# START OF Given information

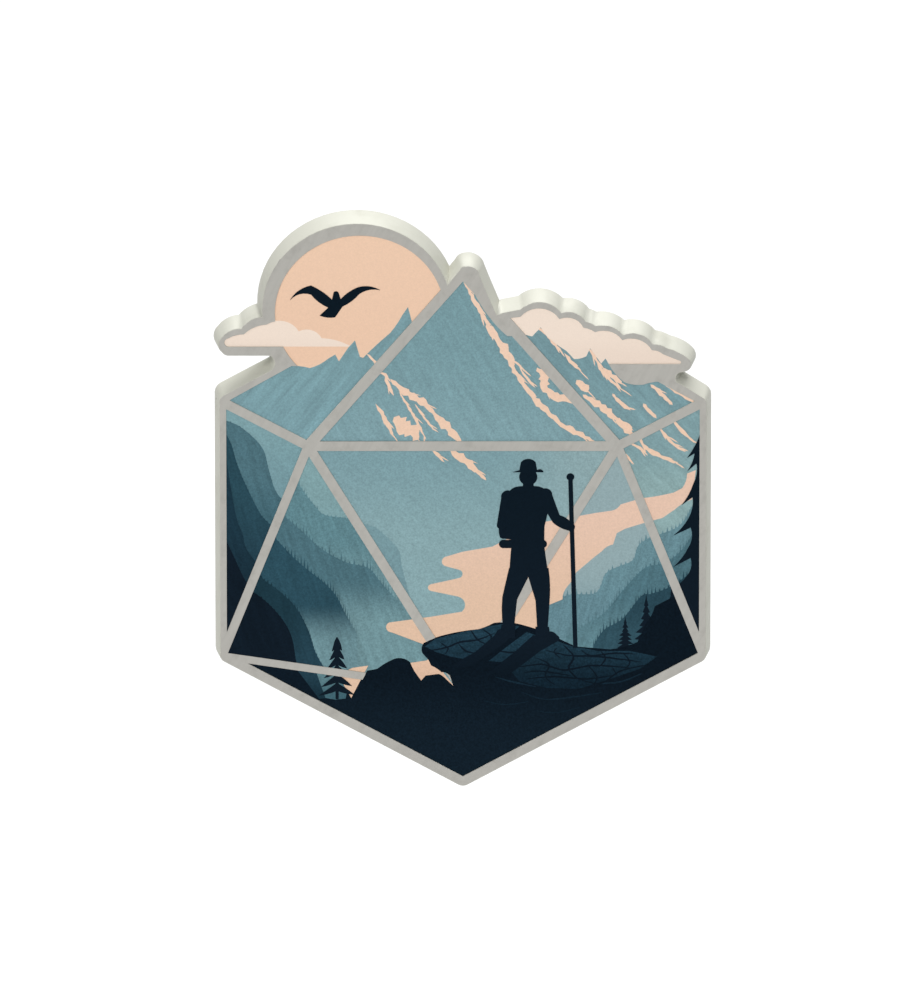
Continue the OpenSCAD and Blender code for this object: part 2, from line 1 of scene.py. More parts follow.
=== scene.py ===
# %% [markdown]
# # An enamel pin, dressed for a picture
#
# The real thing is a thick die-cast badge, plated in satin nickel. Shallow cells in its face hold
# enamel, and the landscape's small details are printed over the enamel in ink. Two posts and two
# brass butterfly clutches hold it on cloth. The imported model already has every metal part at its
# real size, so this script adds what a drawing leaves out: eased edges, ink, grain, wear and light.

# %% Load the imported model
import math
import random

import bmesh
import bpy
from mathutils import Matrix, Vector


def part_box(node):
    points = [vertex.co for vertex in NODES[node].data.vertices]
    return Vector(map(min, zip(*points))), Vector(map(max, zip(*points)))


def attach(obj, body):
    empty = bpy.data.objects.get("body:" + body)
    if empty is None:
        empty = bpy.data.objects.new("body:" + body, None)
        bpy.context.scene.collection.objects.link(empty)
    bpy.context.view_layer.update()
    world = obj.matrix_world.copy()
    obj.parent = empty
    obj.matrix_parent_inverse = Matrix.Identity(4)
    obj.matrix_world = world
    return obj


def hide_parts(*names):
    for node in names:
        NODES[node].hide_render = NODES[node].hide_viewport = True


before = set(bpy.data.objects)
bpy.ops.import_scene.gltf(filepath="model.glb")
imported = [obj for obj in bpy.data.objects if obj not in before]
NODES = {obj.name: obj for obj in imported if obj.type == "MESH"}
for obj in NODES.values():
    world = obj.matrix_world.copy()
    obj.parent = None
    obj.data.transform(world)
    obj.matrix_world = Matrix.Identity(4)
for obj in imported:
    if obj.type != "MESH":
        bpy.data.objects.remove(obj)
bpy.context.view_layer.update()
MM = 0.001

# %% [markdown]
# ## Depths that everything is measured from
#
# The pin faces -Y, so a smaller y is nearer the viewer. The rim and ridges stand a little proud of
# the enamel, and the figures' ink stands between the two. Reading the depths from the model keeps
# every printed detail on its cell, however thick the casting is.

# %% Depths of the face
RIM_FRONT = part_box("base")[0].y
INK_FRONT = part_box("hiker")[0].y
ENAMEL_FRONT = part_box("sun")[0].y
INK_STEP = 0.007 * MM
STROKE_STEP = 0.0005 * MM
STROKE_STEPS = 12
print("rim", RIM_FRONT, "ink", INK_FRONT, "enamel", ENAMEL_FRONT)

# %% [markdown]
# ## Camera
#
# A long lens from far away keeps the hexagon's sides parallel, as in a catalogue picture. The
# camera looks 24 degrees down, so the top wall of the casting shows and the bottom one doesn't.

# %% Camera
VIEW_DROP = math.radians(24)
VIEW_DISTANCE = 2.4
VIEW_HEIGHT = 81.2 * MM
SENSOR = 36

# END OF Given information

Exercise task -> From the data, pick out every line that includes "update".

Response for this exercise ->
    bpy.context.view_layer.update()
bpy.context.view_layer.update()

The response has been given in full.